Blindlight, LLC
- Company type: Subsidiary
- Industry: Video games
- Founded: 2000; 26 years ago
- Founders: Lev Chapelsky; Matt Case; Rich Dickerson; Dawn Hershey;
- Headquarters: Los Angeles, US
- Parent: Keywords Studios (2018–present)
- Website: blindlight.com

= Blindlight =

American production services company

Blindlight, LLC is a Los Angeles-based company providing Hollywood production services to the video game industry. Notable properties the company has contributed to include the Elder Scrolls, Fallout, Guild Wars, Splinter Cell, Tomb Raider, Destiny, and Halo series. It was acquired by Keywords Studios in June 2018.

== Background ==
Formed in 2000 by four managers from Icebox.com, Blindlight sought to apply the talents and expertise from Hollywood's film and television industries to the video game industry. The company's initial service disciplines included casting and voice production, celebrity acquisition, story and scriptwriting, music production, motion capture and sound design. While its contractors are sourced mostly from traditional Hollywood industries, Blindlight operates exclusively as a service provider to videogame companies.

Before technological advances brought about the advent of the PlayStation 2 and the original Xbox in 2001, many games were written and voiced by computer artists and "programmers around the office." The newfound potential for delivering richer multimedia experiences through videogames instigated the need for contributions from traditional Hollywood resources such as actors, writers, and composers. Blindlight sought to elevate the filmic aspects of videogames by developing ways for game producers to take advantage of the distributed freelance specialists that comprise the modern-day Hollywood production model.

In December 2003, the company moved its headquarters to its current location on the Sunset Strip. In 2004, Blindlight opened an office in Tokyo, Japan.

In July 2024, voice actors, motion capture employees and other people employed by Blindlight who were Screen Actors Guild-American Federation of Television and Radio Artists (SAG-AFTRA) members would begin a labor strike over concerns about A.I.

== Industry contributions ==
Blindlight's filmography on IMDb lists more game credits for voice production than any other company, and according to a GDC profile on the company, "its client list has grown to include 19 of the top 20 game publishers." Blindlight's voicework has earned industry awards including Best Dialog of the Year, Best Performance by a Human Male, and Performance of the Year. The company is known for producing the voicework on such prominent games as The Elder Scrolls V: Skyrim, which won an AIAS award for Outstanding Achievement in Story and Game of the Year, and Dishonored, which was recognized by BAFTA as the Best Game of 2012.

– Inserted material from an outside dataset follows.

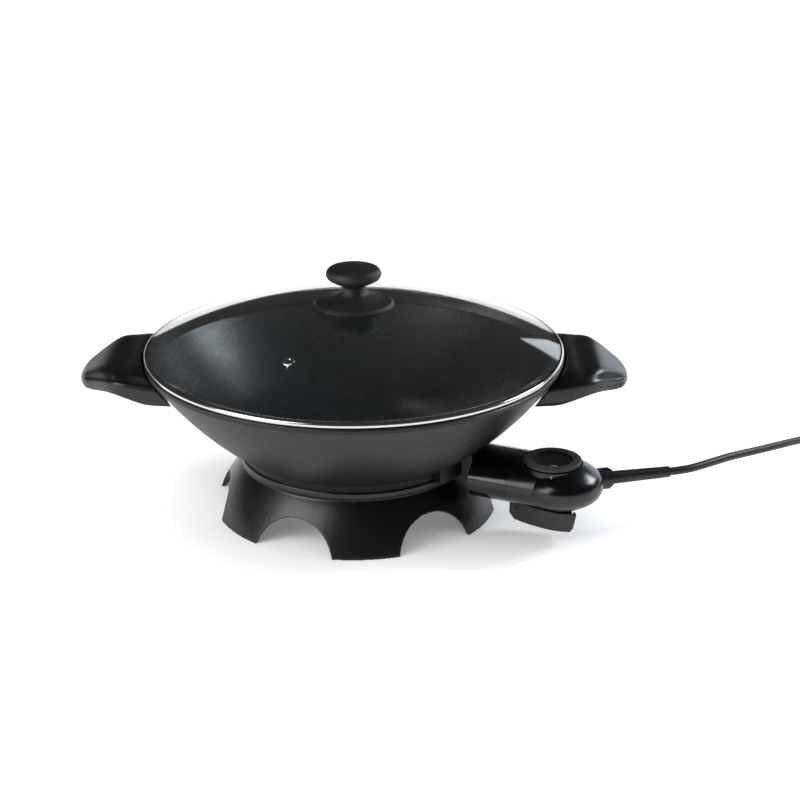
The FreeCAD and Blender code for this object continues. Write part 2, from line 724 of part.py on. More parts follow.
def handle_screw(side, y):
    x = "%d * lug_screw_reach" % side
    head = rod("grip_screw_head", "grip_screw_head_height", x, y, washer_level + " - grip_screw_head_height")
    shank = rod("grip_screw_radius", "grip_screw_depth + washer_sheet", x, y, washer_level)
    return join(head, shank)


piece("handle_washers", group(*at_lugs(washer)))
piece("handle_screws", group(*at_lugs(handle_screw)))

# ---------------------------------------------------------------- lid

band_bottom = "rim_top + lid_gap"
band_top = "rim_top + lid_gap + band_height"
skirt_inner = "band_skirt_radius - band_sheet"
piece("lid_band", turned([
    (skirt_inner, "band_skirt_bottom"),
    ("band_skirt_radius + 1", "band_skirt_bottom"),
    ("band_skirt_radius + 1", "band_skirt_bottom + 1.4", "0.9", 1),
    ("band_skirt_radius", "band_skirt_bottom + 2.4"),
    ("band_skirt_radius", band_bottom),
    ("rim_radius - 1.6", band_bottom),
    ("rim_radius", band_bottom + " + 1.6", "1.6", 1),
    ("rim_radius", band_top + " - 1.6"),
    ("rim_radius - 1.6", band_top, "1.6", 1),
    ("rim_radius - band_lip", band_top),
    ("rim_radius - band_lip", band_top + " - band_sheet / 2"),
    ("rim_radius - band_sheet - 0.6", band_top + " - band_sheet"),
    ("rim_radius - band_sheet - 0.2", band_bottom + " + band_sheet"),
    (skirt_inner, band_bottom + " + band_sheet")]))

glass_edge = "rim_radius - band_sheet - 0.8"
outer_drop = "sqrt(dome_radius ^ 2 - (%s) ^ 2)"
dome_centre = "(dome_top - dome_radius)"
glass_low = band_bottom + " + band_sheet"
glass_ledge = band_top + " - band_sheet - 0.1"
glass_shoulder = "(rim_radius - band_lip - 0.4)"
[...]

Other notable achievements include:
- Blindlight was an early company to advocate using professional Hollywood actors in games. This started a shift in videogame voice-over production that effectively moved the discipline to Los Angeles, CA.
- Blindlight has drafted and brokered over 500 deals for the use of celebrity voices in games. In 2006, Blindlight signed all Star Trek captains to one game, marking the only time all five have participated together on a single project. In 2009, the blogosphere buzzed when word got out that Blindlight had made an offer to former President Bill Clinton to play the President role in Fallout 3.
- Blindlight has participated in negotiations with the SAG and AFTRA actors unions over the Interactive Media Agreement. In 2005, Blindlight assisted in averting a strike and preserving the game industry's access to professional actors.
- In gamewriting, Blindlight borrowed best practices from the television industry to create an outsourced team-based model for improving the narrative elements in games. This opened new doors for game producers to tap underutilized Hollywood writing talent at affordable costs, and a new source of work for Hollywood writers.
- Blindlight brought ex-Beatle Paul McCartney on board to create and produce original music for the score of Bungie's cornerstone franchise, Destiny.
- Blindlight created an original mobile app for William Shatner that was rated as the best celebrity app in the marketplace by both Buzzfeed, and Gizmodo.